Sorry, but I’m stumped.

Ha!One of my good friend had large brown snake wandering through her yard----------- In august. There have been numerous other sightings throughout the district for a good month now.

I’m wondering about some sort of lizard sans tail? Can legless lizards loose their tail? Another thought: some sort of large slug:eek:
I wonder if my friend will let me tromp around her dam to try and catch one of the buggers.

I’d like to know more about what the OP meant by “moved more like a caterpillar than a snake”. That, the glistening skin and the colour description make me wonder whether what was seen could have been a leech. However, I’d think that 30 cm is a bit long for the NSW Riverina; I’ve seen bigger ones but that was in PNG and on the Solomons.

I can’t find a good picture, but it sounds like it *might *be an Australian lungfish.

Thats what she told me. Her suggestion on what it might be: giant bug.
It may have just been moving like that because of the type of grass it was moving over.

I thought leech until she described the size

What about a blind snake?

Maybe an Eastern Water Skink? They can get up to about a foot long.

What about the common slender bluetongue? It’s a skink, so they drop tails easily, which could account for the blunt end. One of my reptile guides says they can be very pale along the sides. Size, up to 30 cm. The legs are pretty small.

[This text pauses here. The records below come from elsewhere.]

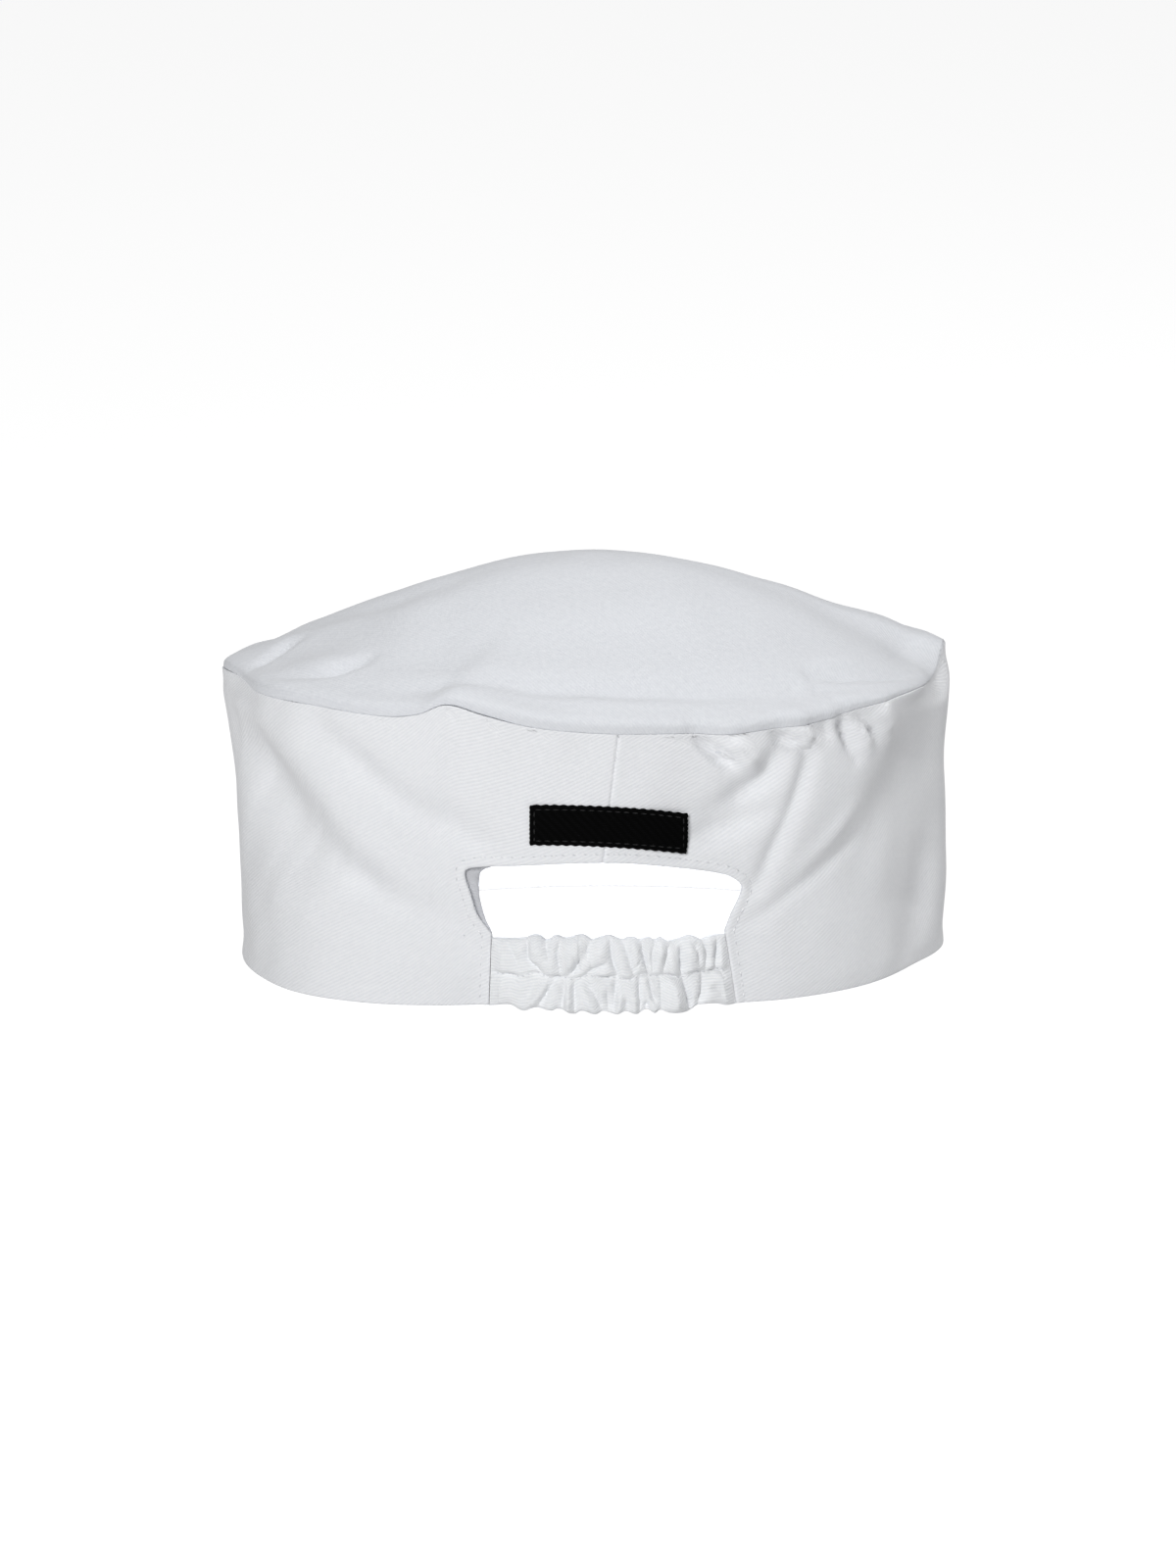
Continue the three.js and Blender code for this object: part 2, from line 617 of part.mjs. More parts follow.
// Facing: a strip that backs the edge of the arch and shows a little inside it on the left
function makeFacing() {
  const outline = archOutline();
  const rings = [];
  for (let i = 0; i <= ARCH_STEPS; i += 1) {
    const f = mix(FACING_SHORT, 1 - FACING_SHORT, i / ARCH_STEPS);
    const place = outline.getPointAt(f);
    const tangent = outline.getTangentAt(f);
    const away = new THREE.Vector2(-tangent.y, tangent.x);
    const shows = FACING_SHOWS * Math.exp(-(((f - FACING_SHOWS_AT) / FACING_SHOWS_ROUND) ** 2));
    const rows = [-shows - GAP, FACING_WIDTH / 2, FACING_WIDTH];
    const sheet = (depth) =>
      rows.map((row) => {
        const at = place.clone().addScaledVector(away, row);
        return behindBand(at.x, at.y, depth);
      });
    rings.push([...sheet(CLOTH + FACING_GAP), ...sheet(CLOTH + FACING_GAP + FACING_THICKNESS).reverse()]);
  }
  return piece("opening_facing", closedBody(rings, false), tapeCotton);
}

// Label: a plain woven tape, sewn flat above the opening
function makeLabel() {
  const tilt = radians(LABEL_TILT);
  const rings = [];
  for (let i = 0; i <= LABEL_COLUMNS; i += 1) {
    const along = LABEL_WIDTH * (i / LABEL_COLUMNS - 0.5);
    const sheet = (depth) =>
      LABEL_ROWS.map((row) => {
        const up = LABEL_HEIGHT * row;
        const across = LABEL_CENTRE + along * Math.cos(tilt) - up * Math.sin(tilt);
        return behindBand(across, LABEL_UP + along * Math.sin(tilt) + up * Math.cos(tilt), depth);
      });
    rings.push([...sheet(-GAP - LABEL_THICKNESS), ...sheet(-GAP).reverse()]);
  }
  return piece("label", closedBody(rings, false), wovenSatin);
}

const cap = new THREE.Group();
cap.add(makeBand(), makeCrown(), makeCasing(), makeFacing(), makeLabel());

// The cap stands with the middle of its foot at the origin
const extent = new THREE.Box3().setFromObject(cap, true);
const middle = extent.getCenter(new THREE.Vector3());
cap.position.set(-middle.x, -middle.y, -extent.min.z);

export default cap;
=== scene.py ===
"""A kitchen skull cap in white cotton drill, dressed for its picture.

The cap stands on its hem. Its back, with the opening and the ruffled elastic casing, faces -Y and
its front +Y. The forms are worked out in millimetres round the cap's own middle and put into the
frame, in metres, when a mesh is made. A turn is an angle in degrees round the cap, 0 at the middle
of the back and positive towards +X.
"""

import logging
import math
from dataclasses import dataclass, field
from enum import Enum
from typing import Callable

import bpy
import numpy as np
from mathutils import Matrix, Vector

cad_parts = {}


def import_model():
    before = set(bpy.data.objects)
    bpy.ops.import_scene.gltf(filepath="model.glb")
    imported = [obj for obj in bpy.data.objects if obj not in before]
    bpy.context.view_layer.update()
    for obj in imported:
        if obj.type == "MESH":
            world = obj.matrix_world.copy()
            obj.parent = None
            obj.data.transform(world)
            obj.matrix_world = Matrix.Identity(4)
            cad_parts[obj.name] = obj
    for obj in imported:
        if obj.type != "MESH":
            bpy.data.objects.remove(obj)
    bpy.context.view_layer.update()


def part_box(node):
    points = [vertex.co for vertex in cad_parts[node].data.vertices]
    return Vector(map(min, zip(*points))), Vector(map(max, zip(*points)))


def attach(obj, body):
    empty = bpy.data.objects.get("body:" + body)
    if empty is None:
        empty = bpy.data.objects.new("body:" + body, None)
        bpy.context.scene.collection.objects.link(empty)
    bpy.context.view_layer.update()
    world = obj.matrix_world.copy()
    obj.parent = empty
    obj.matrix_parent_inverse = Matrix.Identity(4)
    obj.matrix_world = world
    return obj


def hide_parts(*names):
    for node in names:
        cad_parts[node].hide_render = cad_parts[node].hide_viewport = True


LOG = logging.getLogger("skull_cap")

MM = 0.001
FULL_TURN = 360.0


def read_through(keys: np.ndarray, values: np.ndarray, at: np.ndarray | float) -> np.ndarray:
    """Read a smooth cubic through values given at rising keys.

    Args:
        keys: The rising keys.
        values: One value for each key.
        at: Where to read, held inside the keys.

    Returns:
        The values read.
    """
    keys, values = np.asarray(keys, float), np.asarray(values, float)
    slopes = np.empty_like(values)
    slopes[1:-1] = (values[2:] - values[:-2]) / (keys[2:] - keys[:-2])
    slopes[0] = (values[1] - values[0]) / (keys[1] - keys[0])
    slopes[-1] = (values[-1] - values[-2]) / (keys[-1] - keys[-2])
    place = np.clip(at, keys[0], keys[-1])
    row = np.clip(np.searchsorted(keys, place, side="left") - 1, 0, len(keys) - 2)
    span = keys[row + 1] - keys[row]
    f = (place - keys[row]) / span
    ff, fff = f * f, f * f * f
    start = (2 * fff - 3 * ff + 1) * values[row] + (fff - 2 * ff + f) * slopes[row] * span
    return start + (3 * ff - 2 * fff) * values[row + 1] + (fff - ff) * slopes[row + 1] * span


def smooth(x: np.ndarray | float) -> np.ndarray:
    """Ease from 0 at 0 to 1 at 1, flat at both ends and beyond them."""
    x = np.clip(x, 0.0, 1.0)
    return x * x * (3 - 2 * x)


def bell(x: np.ndarray, width: float) -> np.ndarray:
    """Give a soft bump of height 1 at 0 that fades over the width."""
    return np.exp(-((x / width) ** 2))


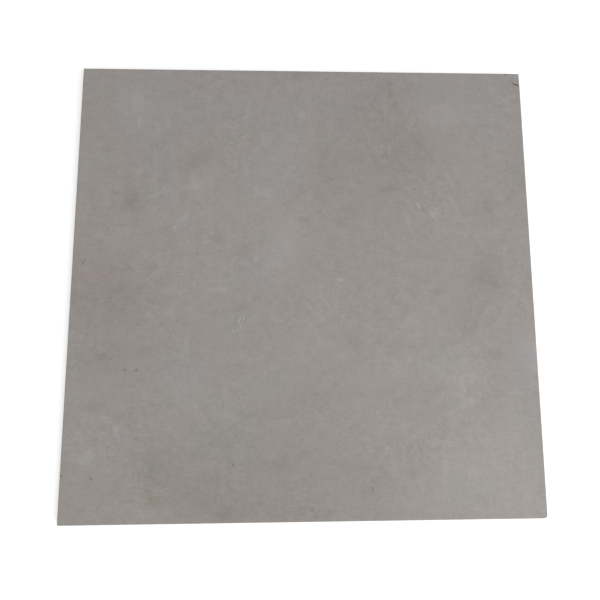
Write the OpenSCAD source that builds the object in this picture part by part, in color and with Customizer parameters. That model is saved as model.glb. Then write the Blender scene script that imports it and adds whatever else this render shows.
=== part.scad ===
// Square porcelain floor tile, lying with its wearing face up.
// The origin is the centre of the back, at the level of the ribs it lies on.
// +X is to the right, +Y to the far side and +Z out of the wearing face.

/* [Tile] */
// Width of the tile, left to right
tile_w = 600; // [200:10:1200]
// Depth of the tile, front to far side
tile_d = 600; // [200:10:1200]
// Overall thickness, from the ribs of the back to the wearing face
tile_t = 10; // [6:0.5:20]

/* [Edges] */
// Radius of the eased edge around the wearing face
arris_r = 0.8; // [0.4:0.1:2]
// Chamfer around the back
back_chamfer = 0.6; // [0.2:0.1:1.5]

/* [Corners] */
// Radius of the far left corner, as made
far_left_r = 1; // [0.5:0.5:8]
// Radius of the far right corner, as made
far_right_r = 1; // [0.5:0.5:8]
// Radius of the front left corner, a little worn
front_left_r = 2; // [0.5:0.5:8]
// Radius of the front right corner, worn round
front_right_r = 4.5; // [0.5:0.5:8]

/* [Back] */
// Plain border around the waffle
border_w = 18; // [8:1:40]
// Width of a rib between two pockets
rib_w = 4; // [2:0.5:10]
// Side of a square pocket between the ribs
pocket_w = 31.5; // [16:0.5:80]
// Height of the ribs above the floor of the pockets
rib_h = 0.7; // [0.3:0.1:1.5]

/* [Cracked corner] */
// Distance of the crack's mouth from the far right corner, along the right side
crack_from_corner = 18; // [12:1:40]
// Length of the crack, from the right side inwards
crack_len = 13; // [6:1:25]
// Width of the crack at its mouth
crack_w = 1.4; // [0.6:0.1:3]
// Depth of the crack below the wearing face
crack_depth = 3; // [1:0.5:5]
// Angle between the crack and the far side
crack_angle = 25; // [10:1:45]
// Distance of the small chip from the far right corner, along the far side
chip_from_corner = 17; // [8:1:40]
// Radius of the chip's hollow
chip_r = 3; // [2:0.5:6]
// Depth of the chip's hollow in the sharp edge
chip_bite = 0.9; // [0.5:0.1:1.5]

/* [Hidden] */

// Facets of a full circle
round_fn = 48;
// How far a cutting shape reaches past the surface it cuts
over = 1;
// Corners as [side in X, side in Y, radius]
corners = [
    [-1, 1, far_left_r],
    [1, 1, far_right_r],
    [-1, -1, front_left_r],
    [1, -1, front_right_r]
];

// Upright section across the tile, with the eased edges of the face and the chamfered back
module section(width, arris) {
    half = width / 2;
    difference() {
        translate([-half, 0]) square([width, tile_t]);
        for (side = [0, 1]) mirror([side, 0]) {
            translate([half - arris, tile_t - arris]) difference() {
                square(arris + over);
                circle(r = arris, $fn = round_fn);
            }
            polygon([[half - back_chamfer, 0], [half, back_chamfer], [half + over, -over]]);
        }
    }
}

// Plate with square corners, cut to its section in both directions
module blank() {
    intersection() {
        translate([0, tile_d / 2, 0]) rotate([90, 0, 0])
            linear_extrude(tile_d) section(tile_w, arris_r);
        translate([-tile_w / 2, 0, 0]) rotate([90, 0, 90])
            linear_extrude(tile_w) section(tile_d, arris_r);
    }
}

// Places its children at a corner, where the tile lies towards their -X and -Y
module at_corner(side_x, side_y) {
    translate([side_x * tile_w / 2, side_y * tile_d / 2, 0])
        mirror([side_x < 0 ? 1 : 0, 0, 0]) mirror([0, side_y < 0 ? 1 : 0, 0]) children();
}

// Square block that clears a corner
module corner_block(radius) {
    translate([-radius, -radius, -over]) cube([radius + over, radius + over, tile_t + 2 * over]);
}

// Quarter round that fills the cleared corner
module corner_round(radius) {
    translate([-radius, -radius, 0]) rotate_extrude(angle = 90, $fn = round_fn) intersection() {
        section(2 * radius, min(arris_r, radius));
        square([radius, tile_t]);
    }
}

// Plate with each of its corners rounded
module plate() {
    difference() {
        blank();
        for (c = corners) at_corner(c[0], c[1]) corner_block(c[2]);
    }
    for (c = corners) at_corner(c[0], c[1]) corner_round(c[2]);
}

// Shallow pockets that key the adhesive, with a rib along both middles and the last
// row cut off at the border, or left out where less than a rib's width of it is left
module pockets() {
    pitch = pocket_w + rib_w;
    end_x = tile_w / 2 - border_w;
    end_y = tile_d / 2 - border_w;
    for (mirror_x = [0, 1], mirror_y = [0, 1]) mirror([mirror_x, 0, 0]) mirror([0, mirror_y, 0])
        for (x = [rib_w / 2:pitch:end_x - rib_w], y = [rib_w / 2:pitch:end_y - rib_w])
            translate([x, y, -over])
                cube([min(pocket_w, end_x - x), min(pocket_w, end_y - y), rib_h + over]);
}

// Wedge-shaped crack, open at the right side and running inwards to a point
module crack() {
    half_w = crack_w / 2;
    translate([0, -crack_from_corner, tile_t - crack_depth])
        rotate([0, 0, 180 - crack_angle]) linear_extrude(crack_depth + over)
            polygon([[crack_len, 0], [0, half_w], [-over, half_w], [-over, -half_w], [0, -half_w]]);
}

// Round hollow of a small chip in the edge at the far side
module chip() {
    translate([-chip_from_corner, 0, tile_t]) rotate([-45, 0, 0])
        translate([0, 0, chip_r - chip_bite]) sphere(r = chip_r, $fn = round_fn);
}

module tile() {
    color("#9a9590") difference() {
        plate();
        pockets();
        at_corner(1, 1) {
            crack();
            chip();
        }
    }
}

tile();
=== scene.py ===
import bpy
import bmesh
import math
import random
from mathutils import Euler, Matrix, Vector


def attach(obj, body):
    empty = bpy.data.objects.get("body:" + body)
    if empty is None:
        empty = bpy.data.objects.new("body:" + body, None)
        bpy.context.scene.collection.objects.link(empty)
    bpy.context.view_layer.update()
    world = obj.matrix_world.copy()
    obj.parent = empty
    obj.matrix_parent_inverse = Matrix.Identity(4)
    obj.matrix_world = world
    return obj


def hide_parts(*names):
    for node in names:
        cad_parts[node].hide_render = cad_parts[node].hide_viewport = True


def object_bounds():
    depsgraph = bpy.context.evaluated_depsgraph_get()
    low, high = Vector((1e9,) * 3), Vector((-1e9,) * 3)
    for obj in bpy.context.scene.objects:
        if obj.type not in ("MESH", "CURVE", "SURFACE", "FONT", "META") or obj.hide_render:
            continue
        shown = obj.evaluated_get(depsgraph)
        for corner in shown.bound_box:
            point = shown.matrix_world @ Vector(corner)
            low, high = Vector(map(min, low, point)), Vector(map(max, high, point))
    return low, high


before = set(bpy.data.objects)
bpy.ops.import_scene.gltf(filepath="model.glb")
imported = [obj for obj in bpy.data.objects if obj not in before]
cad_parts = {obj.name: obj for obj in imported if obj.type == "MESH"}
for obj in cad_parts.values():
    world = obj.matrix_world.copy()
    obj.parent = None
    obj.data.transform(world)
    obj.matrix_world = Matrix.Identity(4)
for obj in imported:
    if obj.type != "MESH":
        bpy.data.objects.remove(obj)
cadLow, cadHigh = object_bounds()
mm = 0.001
near = 0.01 * mm  # what is closer than this to a plane lies in it
level = 0.99  # a face whose normal has more than this in z lies level


# shared helpers

def hexColour(code):  # sRGB hex to the linear colour that shaders take
    parts = [int(code[i:i + 2], 16) / 255 for i in (1, 3, 5)]
    linear = [c / 12.92 if c <= 0.04045 else ((c + 0.055) / 1.055) ** 2.4 for c in parts]
    return (*linear, 1.0)


def ease(share):  # from 0 to 1 with a soft start and end
    return share * share * (3 - 2 * share)


def clearNodes(owner):  # the empty node tree of a material or world
    owner.use_nodes = True
    owner.node_tree.nodes.clear()
    return owner.node_tree


def addNode(tree, kind, settings=None, inputs=None):  # a socket in inputs is linked, anything else is set
    node = tree.nodes.new(kind)
    for name, value in (settings or {}).items():
        setattr(node, name, value)
    for name, value in (inputs or {}).items():
        if isinstance(value, bpy.types.NodeSocket):
            tree.links.new(value, node.inputs[name])
        else:
            node.inputs[name].default_value = value
    return node


def deselectAll():
    if bpy.context.object and bpy.context.object.mode != "OBJECT":
        bpy.ops.object.mode_set(mode="OBJECT")
    bpy.ops.object.select_all(action="DESELECT")


def makeActive(piece):
    deselectAll()
    piece.select_set(True)
    bpy.context.view_layer.objects.active = piece


def applyTransform(piece):
    makeActive(piece)
    bpy.ops.object.transform_apply(location=True, rotation=True, scale=True)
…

As for snakes, we have more than usual as well. Had a reasonable sized tiger snake rear and hiss at my bare ankles on the back porch last week. I wasn’t thinking of snakes this early and didn’t check the ground. Won’t go out barefoot again! Been reports in the local paper about a large number and someone else who was struck on the back porch nearby. I was lucky. We have tiger, red-bellied black and browns here. Doing a bit of clearing of weeds around the back porch suddenly!